The same year it sold the long leasehold 50% interest of 1 & 2 London Wall Place to its joint venture partner Brookfield for £354 million.

It still owns the Blue Fin Building in Southwark in joint venture with Temasek, where it recently signed CoStar Group, CoStar News's parent group, for 51,721 square feet, as reported.

The joint venture also owns MidCity Place in Holborn and is planning a major refurbishment on two floors plus a roof terrace.

Last year the Toronto-based investor and partner Pioneer Group did buy a major London office, Victoria House in Bloomsbury in London, but for conversion into a 300,000-square-foot life sciences development. Life sciences has been a key component of its investment strategy since 2017, with around eight million square feet of completed, conversion and ground-up development now in the US and UK.

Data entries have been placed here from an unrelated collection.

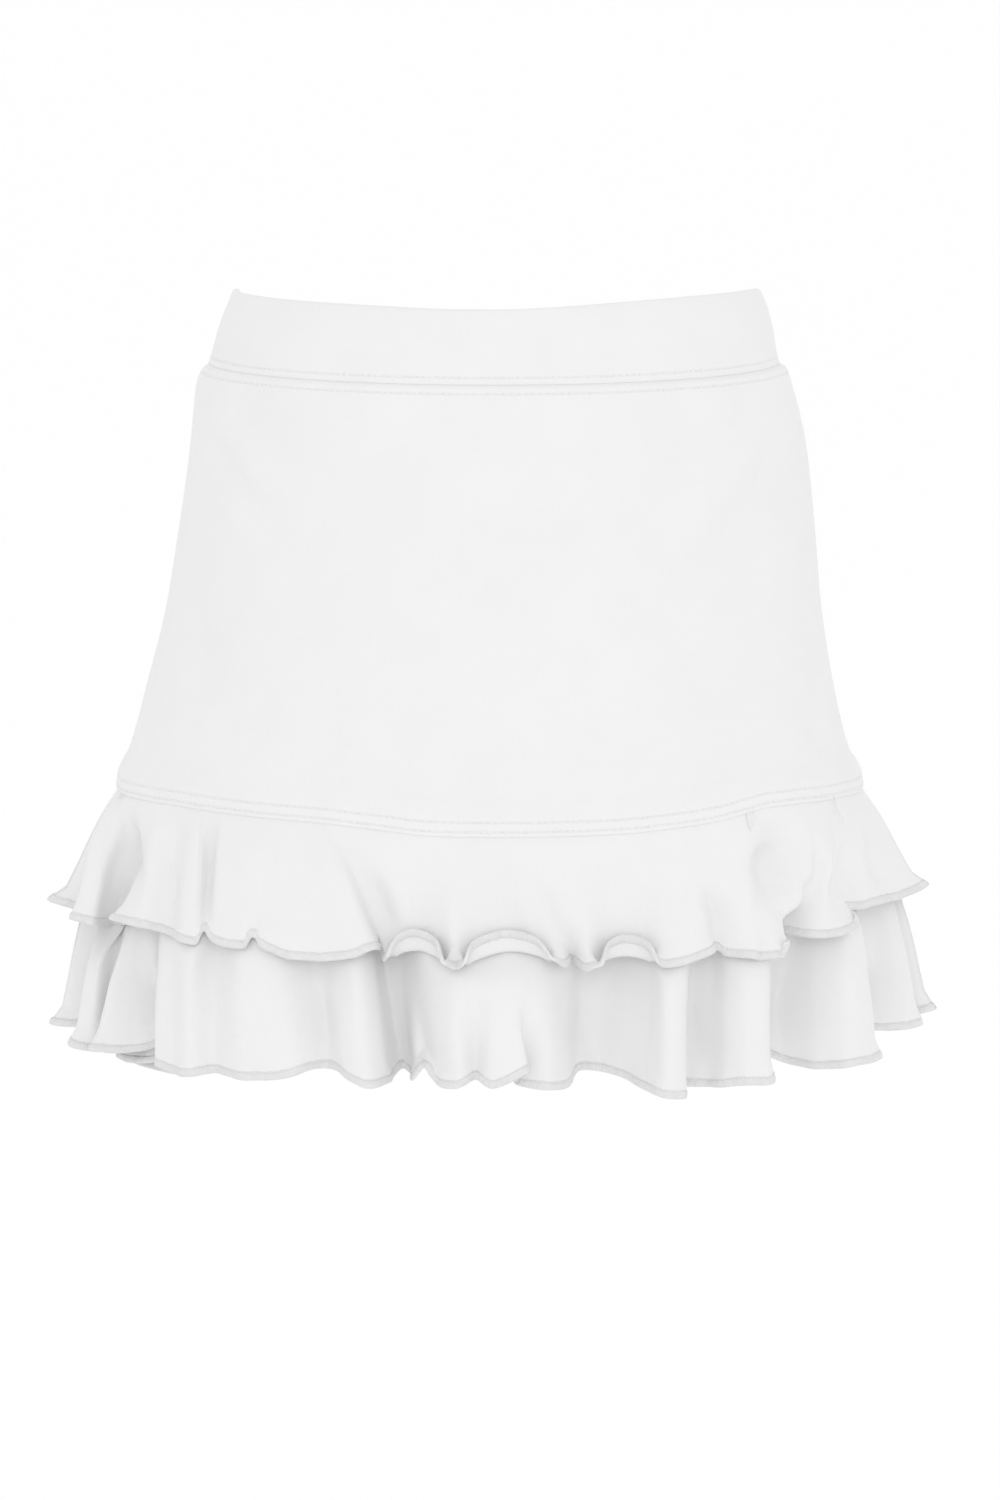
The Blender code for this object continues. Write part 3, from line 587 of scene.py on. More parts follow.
        # the strip at the hem: a turn through the flip over a short arc
        sigma = np.linspace(0.0, ROLL, 44)
        angle = flip[None] * smooth_step(sigma / ROLL_ARC)[:, None]
        step = sigma[1] - sigma[0]
        along = np.concatenate([np.zeros((1, self.columns)), np.cumsum(np.cos(angle[:-1]) * step, 0)])
        aside = np.concatenate([np.zeros((1, self.columns)), np.cumsum(np.sin(angle[:-1]) * step, 0)])
        low = along.max(0)
        lengths = lengths_along(base, 0)
        self.length = lengths[-1] - low + ROLL
        cut = lengths[-1] - low
        shares = np.linspace(0.0, 1.0, rows) ** 0.92
        grid = np.empty((rows, self.columns, 3))
        for c in range(self.columns):
            at = shares * cut[c]
            for axis in range(3):
                grid[:, c, axis] = np.interp(at, lengths[:, c], base[:, c, axis])
        direction = unit(grid[-1] - grid[-3])
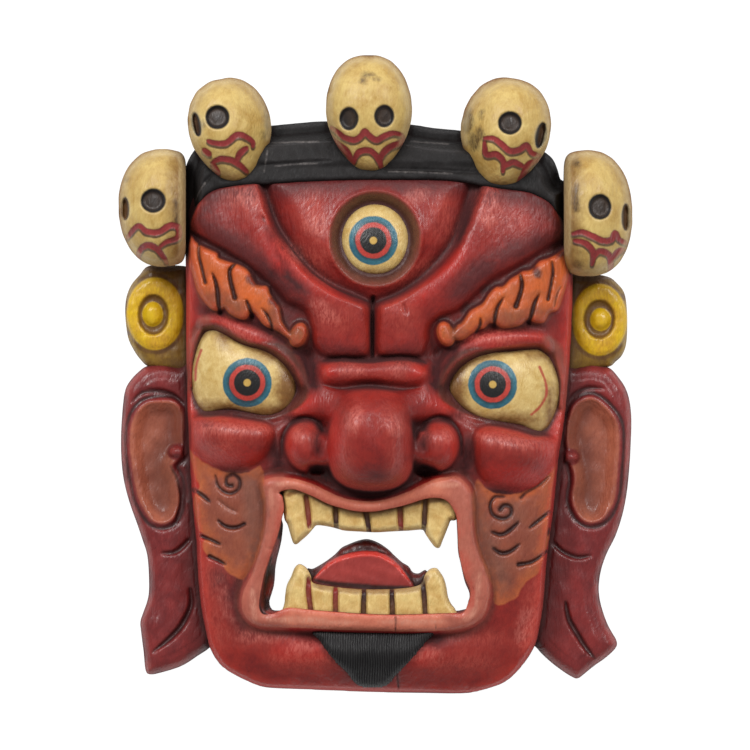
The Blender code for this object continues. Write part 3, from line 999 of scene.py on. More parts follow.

In Europe it has also established the £1.2 billion fund vehicle DOOR to invest in the UK’s leading build-to-rent residential platform, Get Living, in partnership with Delancey. It also acquired the Sony Center in Berlin for £1 billion and entered Australia in late 2018 through the £2.6 billion take-private acquisition of the ASX-listed office real estate investment trust, Investa Office Fund.

Recently, it has focused on the living sectors and logistics.

Speaking to CoStar News at Mipim, Alicia Peters, the vice-president, industrial and logistics and residential, Europe at Oxford Properties, said it wants to grow from around €900 million to €4 billion of assets in the next three years, after securing the huge Australian Super fund as its joint venture partner in its logistics platform with M7. "As evidence of intent we completed two deals for estates in Altrincham and Bury at around £60 million at the end of last year. We are starting to hear about some pent-up product ready for sale as a result of some funds maturing that will be looking for liquidity."

Peters says Oxford will continue to be looking at opportunities in the UK, France, Germany, the Netherlands, Spain and Denmark where M7 has established "on-the-ground teams to execute on asset management opportunities".